▸ **DATA**
=====
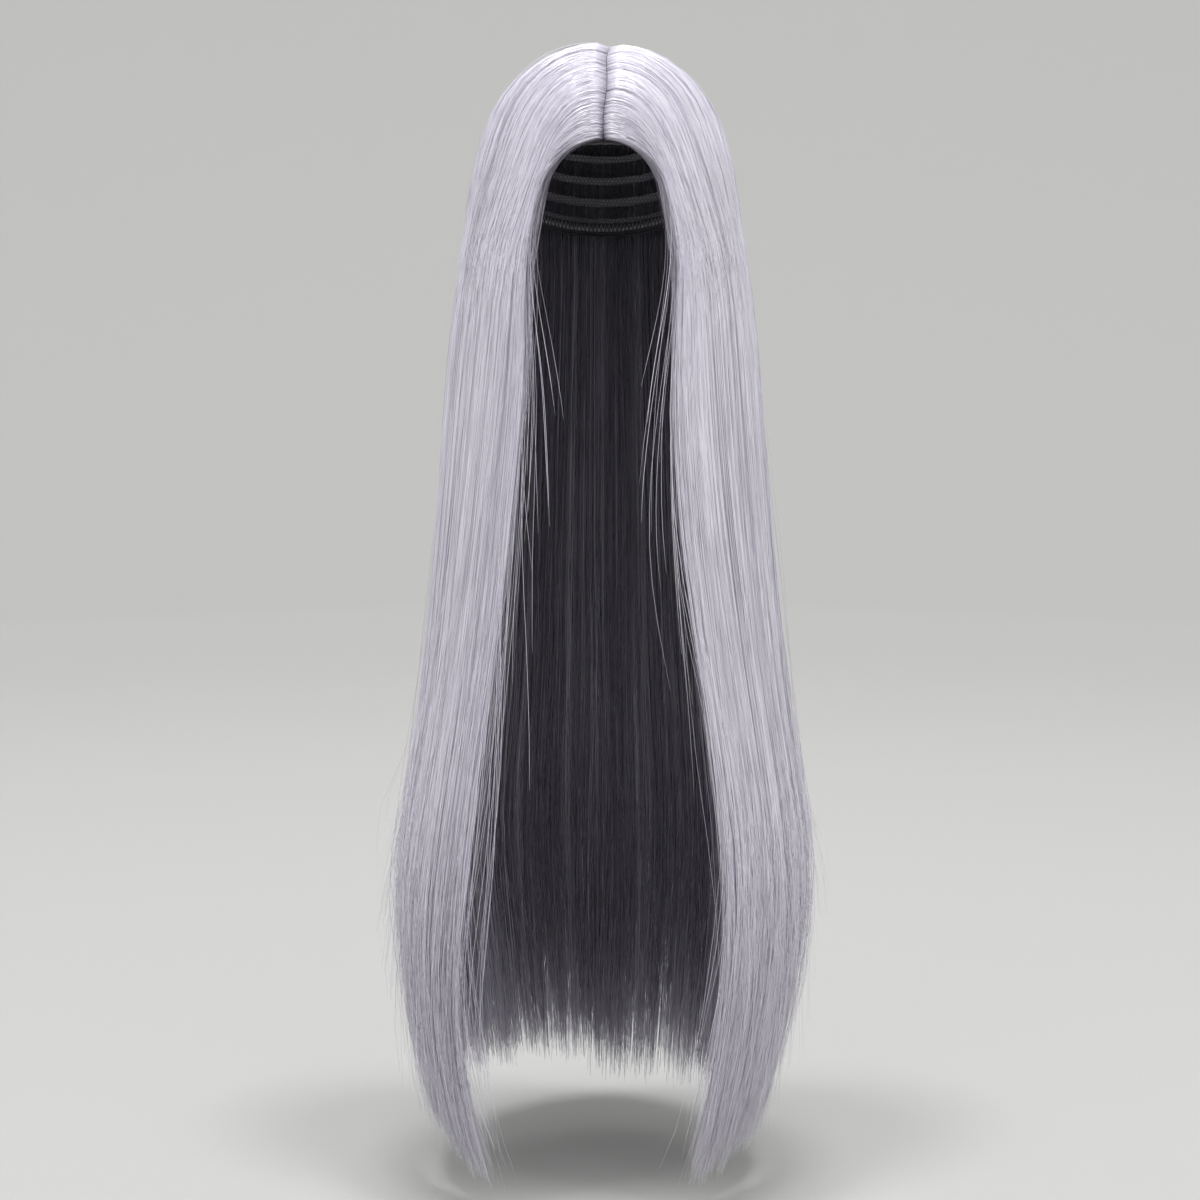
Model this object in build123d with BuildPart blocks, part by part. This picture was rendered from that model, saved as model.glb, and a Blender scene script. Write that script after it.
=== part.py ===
"""Doll wig: long straight hair with a centre parting, sewn in rows on a stretch net cap.

Millimetres. +Z is up and the face opening looks along -Y. The origin is the centre of the doll's
skull, which the cap hugs. Left is the wearer's left, +X. Bearings turn from the front, 0, through
the left side, 90, to the back, 180.
"""
from build123d import *
import os
from math import asin, cos, degrees, radians, sin, sqrt

os.makedirs("parts", exist_ok=True)

# Skull and cap
head_radius = 30.0          # skull of the doll that the cap is cut for
net_thickness = 0.8         # stretch net
cap_tilt = 23.0             # the cap's own axis leans back, so the rim is high in front
rim_drop = 7.0              # how far the rim lies below the skull's centre along the cap's axis
elastic_width = 4.5         # elastic band round the rim, measured along the cap
elastic_thickness = 1.4     # band in its casing, flush with the net inside and proud outside
elastic_bevel = 0.3

# Sewn rows of hair roots
strip_width = 8.0           # fabric strip under the parting
strip_thickness = 0.5
root_width = 1.2            # folded row of roots each side of the parting
root_thickness = 0.9
root_spread = 0.4           # from the middle of the parting to the edge of a row
closure_radius = 5.0        # disc that closes the rows at the crown
weft_rows = 7
weft_height = 2.0
weft_thickness = 1.7
first_weft_angle = 93.0     # lowest row, measured from the cap's axis
weft_step = 12.0            # from one row to the next

# Clearances
layer_gap = 0.3             # between one soft layer and the next
parting_gap = 0.5           # between the crown hair of the two sides

# Hair over the dome
crown_thickness = 3.9       # combed hair over the sewn rows
crown_angle = 70.0          # how far down from the top the combed hair stays round
crown_rounding = 2.4        # how the crown hair rolls into the parting
flare = 0.2                 # how much the hair widens for each millimetre down, as it leaves the head

# Levels down the hair, how far its outside stands off the hair's roots there, and its thickness
lift_level = -8.0           # where the hair leaves the head
lift_spread = 6.8
cheek_level = -41.0
cheek_spread = 11.6
cheek_thickness = 10.0
chest_level = -101.0
chest_spread = 16.7
chest_thickness = 10.0
waist_level = -161.0
waist_spread = 22.7
waist_thickness = 9.0
sweep_level = -206.0        # widest place
sweep_spread = 28.2
sweep_thickness = 8.0
taper_level = -251.0
taper_spread = 23.4
taper_thickness = 6.5
tip_level = -298.0
tip_spread = 13.4
tip_thickness = 3.5

# Hair of the lowest row, inside the back curtain
nape_thickness = 2.5
nape_bearing = 147.0
nape_tip_level = -262.0

# Where the hair divides
side_bearing = 80.0
back_bearing = 135.0

# Half width of the face opening, down its edge
hairline_level = 5.2
brow_level = -4.0
brow_half_width = 13.8
temple_level = -16.0
temple_half_width = 18.4
cheek_half_width = 20.2
chest_half_width = 24.0
waist_half_width = 32.0
sweep_half_width = 37.5
taper_half_width = 38.0
tip_half_width = 28.0

# Worked out from the sizes above
net_radius = head_radius + net_thickness
band_radius = head_radius + elastic_thickness
seam_radius = net_radius + layer_gap
strip_radius = seam_radius + strip_thickness
root_radius = strip_radius + layer_gap
weft_radius = seam_radius + weft_thickness
hair_radius = max(weft_radius, root_radius + root_thickness) + layer_gap
crown_radius = hair_radius + crown_thickness
lift_radius = hair_radius + lift_spread
reach = 2 * (hair_radius + sweep_spread - tip_level)

cap_axis = Axis((0, 0, 0), (0, sin(radians(cap_tilt)), cos(radians(cap_tilt))))
cap_section = Plane(origin=(0, 0, 0), x_dir=(1, 0, 0),
                    z_dir=(0, -cos(radians(cap_tilt)), sin(radians(cap_tilt))))
rim_angle = 90 + degrees(asin(rim_drop / head_radius))
band_angle = rim_angle - degrees(elastic_width / head_radius)
gap_angle = degrees(layer_gap / head_radius)
closure_angle = degrees(closure_radius / seam_radius)
weft_half_angle = degrees(weft_height / 2 / seam_radius)
whorl = (0, crown_radius * sin(radians(cap_tilt)), 0)


def on_cap(radius, angle):
    """A point of the cap's section, at an angle from the cap's axis."""
    return (radius * sin(radians(angle)), radius * cos(radians(angle)))


def dome_section(inner, outer, start, end):
    """Section of a dome, or of a band of one, between two angles from the cap's axis."""
    middle = (start + end) / 2
    with BuildSketch(cap_section) as section:
        with BuildLine():
            outside = ThreePointArc(on_cap(outer, start), on_cap(outer, middle), on_cap(outer, end))
            inside = ThreePointArc(on_cap(inner, start), on_cap(inner, middle), on_cap(inner, end))
            Line(outside @ 0, inside @ 0)
            Line(outside @ 1, inside @ 1)
        make_face()
    return section.sketch


def upright_plane(bearing):
    """The upright plane through the skull's axis whose local x points along a bearing."""
    turn = radians(bearing)
    return Plane(origin=(0, 0, 0), x_dir=(sin(turn), -cos(turn), 0), z_dir=(-cos(turn), -sin(turn), 0))


def layer_points(stations, share, shift=0.0):
    """Points down a hanging layer, a share of its thickness in from the outside."""
    return [(radius - share * thickness + shift, level) for level, radius, thickness in stations]


def hanging_sector(outside, inside, start, end):
    """Hair that hangs between two curves, from one bearing to the next."""
    with BuildPart() as sector:
        with BuildSketch(upright_plane(start)):
            with BuildLine():
                outer_curve = Spline(*outside)
                inner_curve = Spline(*inside)
                Line(outer_curve @ 0, inner_curve @ 0)
                Line(outer_curve @ 1, inner_curve @ 1)
            make_face()
        revolve(axis=Axis.Z, revolution_arc=end - start)
    return sector.part


def write(part, label):
    part.label = label
    export_step(part, f"parts/{label}.step")


def write_pair(part, label):
    """The left piece, and its mirror image on the right."""
    write(part, label.format("left"))
    write(mirror(part, about=Plane.YZ), label.format("right"))


# Stretch net dome, open at the tilted rim
with BuildPart() as cap_net:
    add(dome_section(head_radius, net_radius, 0, band_angle - gap_angle))
    revolve(axis=cap_axis)
write(cap_net.part, "cap_net")

# Elastic band in its casing round the rim
with BuildPart() as edge_elastic:
    add(dome_section(head_radius, band_radius, band_angle, rim_angle))
    revolve(axis=cap_axis)
    chamfer(edge_elastic.edges().filter_by(GeomType.CIRCLE), length=elastic_bevel)
write(edge_elastic.part, "edge_elastic")

# Fabric strip under the parting, from the hairline to the crown
parting_front_angle = band_angle - gap_angle
with BuildPart() as parting_strip:
    add(dome_section(seam_radius, strip_radius, closure_angle + gap_angle, parting_front_angle))
    revolve(axis=cap_axis)
    Box(strip_width, reach, reach, mode=Mode.INTERSECT)
    split(bisect_by=cap_section, keep=Keep.TOP)
write(parting_strip.part, "parting_strip")

# Folded row of hair roots each side of the parting, sewn on the strip
with BuildPart() as part_weft:
    add(dome_section(root_radius, root_radius + root_thickness, closure_angle + gap_angle,
                     parting_front_angle))
    revolve(axis=cap_axis)
    with Locations((root_spread + root_width / 2, 0, 0)):
        Box(root_width, reach, reach, mode=Mode.INTERSECT)
    split(bisect_by=cap_section, keep=Keep.TOP)
write_pair(part_weft.part, "part_weft_{}")

# Disc that closes the rows at the crown
with BuildPart() as crown_closure:
    add(dome_section(seam_radius, weft_radius, 0, closure_angle))
    revolve(axis=cap_axis)
write(crown_closure.part, "crown_closure")

# Sewn rows of hair round the cap, which stop at the strip under the parting
for row in range(weft_rows):
    row_angle = first_weft_angle - row * weft_step
    with BuildPart() as weft_track:
        add(dome_section(seam_radius, weft_radius, row_angle - weft_half_angle,
                         row_angle + weft_half_angle))
        revolve(axis=cap_axis)
        with Locations(cap_section.location):
            Box(strip_width + 2 * layer_gap, reach, reach, mode=Mode.SUBTRACT,
                align=(Align.CENTER, Align.CENTER, Align.MIN))
    write(weft_track.part, f"weft_track_{row + 1}")

# Outline of the face opening, which the crown hair and the front locks leave free
with BuildPart() as face_opening:
    with BuildSketch(Plane.XZ):
        with BuildLine():
            arch = Spline((0, hairline_level), (brow_half_width, brow_level),
                          (temple_half_width, temple_level), (cheek_half_width, cheek_level),
                          tangents=[(1, 0), (0, -1)])
            edge = Spline(arch @ 1, (chest_half_width, chest_level), (waist_half_width, waist_level),
                          (sweep_half_width, sweep_level), (taper_half_width, taper_level),
                          (tip_half_width, tip_level - layer_gap))
            Polyline(edge @ 1, (0, tip_level - layer_gap), arch @ 0)
        make_face()
        mirror(about=Plane.YZ)
    extrude(amount=reach)

# Hair combed over the dome, before it is parted
with BuildPart() as crown_hair:
    with BuildSketch(Plane.XZ):
        with BuildLine():
            top = (0, crown_radius)
            shoulder = (crown_radius * sin(radians(crown_angle)), crown_radius * cos(radians(crown_angle)))
            outside = RadiusArc(top, shoulder, crown_radius)
            flank = Spline(outside @ 1, (lift_radius, lift_level),
                           tangents=[outside % 1, (flare, -1)])
            inside = RadiusArc((0, hair_radius), (hair_radius, 0), hair_radius)
            Polyline(flank @ 1, (hair_radius, lift_level), inside @ 1)
            Line(outside @ 0, inside @ 0)
        make_face()
    revolve(axis=Axis.Z)

# Left side of the parting; the right side mirrors it
side_of_parting = Plane(origin=(parting_gap / 2, 0, 0), z_dir=(1, 0, 0))
turn = radians(back_bearing)
back_divide = Plane(origin=whorl, z_dir=(cos(turn), sin(turn), 0))
with BuildPart() as crown_hair_left:
    add(crown_hair.part)
    split(bisect_by=side_of_parting, keep=Keep.TOP)
    split(bisect_by=back_divide.offset(-layer_gap / 2), keep=Keep.BOTTOM)
    add(face_opening.part, mode=Mode.SUBTRACT)
    parting_edge = crown_hair_left.edges().filter_by_position(
        Axis.X, parting_gap / 2, parting_gap / 2).sort_by(Axis.Z)[-1]
    fillet(parting_edge, radius=min(crown_rounding, crown_thickness - layer_gap))
write_pair(crown_hair_left.part, "crown_hair_{}")

# Hair that falls back from the crown
with BuildPart() as crown_hair_back:
    add(crown_hair.part)
    split(bisect_by=back_divide.offset(layer_gap / 2), keep=Keep.TOP)
    split(bisect_by=Plane(origin=whorl, z_dir=(-cos(turn), sin(turn), 0)).offset(layer_gap / 2),
          keep=Keep.TOP)
write(crown_hair_back.part, "crown_hair_back")

# Hanging hair: the outer layer and the under-layer share the thickness
stations = [(level, hair_radius + spread, thickness) for level, spread, thickness in (
    (lift_level - layer_gap, lift_spread, lift_spread),
    (cheek_level, cheek_spread, cheek_thickness),
    (chest_level, chest_spread, chest_thickness),
    (waist_level, waist_spread, waist_thickness),
    (sweep_level, sweep_spread, sweep_thickness),
    (taper_level, taper_spread, taper_thickness),
    (tip_level, tip_spread, tip_thickness),
)]
layers = {
    "hair": (layer_points(stations, 0), layer_points(stations, 0.5, layer_gap / 2)),
    "underlayer": (layer_points(stations, 0.5, -layer_gap / 2), layer_points(stations, 1)),
}
for layer, (outside, inside) in layers.items():
    with BuildPart() as front_hair:
        add(hanging_sector(outside, inside, 0, side_bearing - gap_angle / 2))
        add(face_opening.part, mode=Mode.SUBTRACT)
    write_pair(front_hair.part, "front_{}_" + layer)
    with BuildPart() as side_hair:
        add(hanging_sector(outside, inside, side_bearing + gap_angle / 2, back_bearing - gap_angle / 2))
    write_pair(side_hair.part, "side_{}_" + layer)
    with BuildPart() as back_hair:
        add(hanging_sector(outside, inside, back_bearing + gap_angle / 2, 360 - back_bearing - gap_angle / 2))
    write(back_hair.part, "back_" + layer)

# Hair of the lowest row, which starts just under that row at the nape
nape_level = weft_radius * cos(radians(first_weft_angle + weft_half_angle + cap_tilt)) - layer_gap
with BuildPart() as nape_hair:
    add(hanging_sector(layer_points(stations, 1, -layer_gap),
                       layer_points(stations, 1, -layer_gap - nape_thickness),
                       nape_bearing, 360 - nape_bearing))
    split(bisect_by=Plane.XY.offset(nape_level), keep=Keep.BOTTOM)
    split(bisect_by=Plane.XY.offset(nape_tip_level), keep=Keep.TOP)
write(nape_hair.part, "nape_hair")
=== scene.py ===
"""Looks of the doll wig: strands of long straight lilac hair on a net cap, parted in the middle.

Metres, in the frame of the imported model: +Z up, the face opening towards -Y, the wearer's left at +X.
Sides are +1 for the wearer's left and -1 for the right. A strand's share is its place across one half
of the hair, from the edge of the face opening, 0, round to the middle of the back, 1. Its depth goes
from the outside of the hair, 0, to the inside, 1. Bearings are angles about the upright axis, from
the front, 0, round to the back. A strand's fall is its place below the lift level, 0, down to the
lowest tip, 1. Tones go from shaded violet, 0, to pale silver, 1. A "way" is a strand's distance off
its smooth course, in millimetres.
"""
import math

import bmesh
import bpy
import numpy as np
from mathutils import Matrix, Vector
from mathutils.bvhtree import BVHTree


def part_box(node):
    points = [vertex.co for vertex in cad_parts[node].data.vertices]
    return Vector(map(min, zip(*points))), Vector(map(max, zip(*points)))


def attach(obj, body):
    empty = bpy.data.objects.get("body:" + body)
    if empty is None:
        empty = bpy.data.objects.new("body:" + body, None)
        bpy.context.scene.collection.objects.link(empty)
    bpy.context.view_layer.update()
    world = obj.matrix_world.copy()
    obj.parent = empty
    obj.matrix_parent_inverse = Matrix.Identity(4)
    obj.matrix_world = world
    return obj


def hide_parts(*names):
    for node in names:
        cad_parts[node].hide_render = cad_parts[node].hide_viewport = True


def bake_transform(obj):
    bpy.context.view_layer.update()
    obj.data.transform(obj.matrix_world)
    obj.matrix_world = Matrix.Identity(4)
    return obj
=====
▸ **TASK INSTRUCTIONS**
Give back, word for word, only the lines above from the line holding "# Hair of the lowest row, which" to the line holding "obj.data.transform(obj.matrix_world)", both included.

▸ **OUTPUT OF THE TASK**
# Hair of the lowest row, which starts just under that row at the nape
nape_level = weft_radius * cos(radians(first_weft_angle + weft_half_angle + cap_tilt)) - layer_gap
with BuildPart() as nape_hair:
    add(hanging_sector(layer_points(stations, 1, -layer_gap),
                       layer_points(stations, 1, -layer_gap - nape_thickness),
                       nape_bearing, 360 - nape_bearing))
    split(bisect_by=Plane.XY.offset(nape_level), keep=Keep.BOTTOM)
    split(bisect_by=Plane.XY.offset(nape_tip_level), keep=Keep.TOP)
write(nape_hair.part, "nape_hair")
=== scene.py ===
"""Looks of the doll wig: strands of long straight lilac hair on a net cap, parted in the middle.

Metres, in the frame of the imported model: +Z up, the face opening towards -Y, the wearer's left at +X.
Sides are +1 for the wearer's left and -1 for the right. A strand's share is its place across one half
of the hair, from the edge of the face opening, 0, round to the middle of the back, 1. Its depth goes
from the outside of the hair, 0, to the inside, 1. Bearings are angles about the upright axis, from
the front, 0, round to the back. A strand's fall is its place below the lift level, 0, down to the
lowest tip, 1. Tones go from shaded violet, 0, to pale silver, 1. A "way" is a strand's distance off
its smooth course, in millimetres.
"""
import math

import bmesh
import bpy
import numpy as np
from mathutils import Matrix, Vector
from mathutils.bvhtree import BVHTree


def part_box(node):
    points = [vertex.co for vertex in cad_parts[node].data.vertices]
    return Vector(map(min, zip(*points))), Vector(map(max, zip(*points)))


def attach(obj, body):
    empty = bpy.data.objects.get("body:" + body)
    if empty is None:
        empty = bpy.data.objects.new("body:" + body, None)
        bpy.context.scene.collection.objects.link(empty)
    bpy.context.view_layer.update()
    world = obj.matrix_world.copy()
    obj.parent = empty
    obj.matrix_parent_inverse = Matrix.Identity(4)
    obj.matrix_world = world
    return obj


def hide_parts(*names):
    for node in names:
        cad_parts[node].hide_render = cad_parts[node].hide_viewport = True


def bake_transform(obj):
    bpy.context.view_layer.update()
    obj.data.transform(obj.matrix_world)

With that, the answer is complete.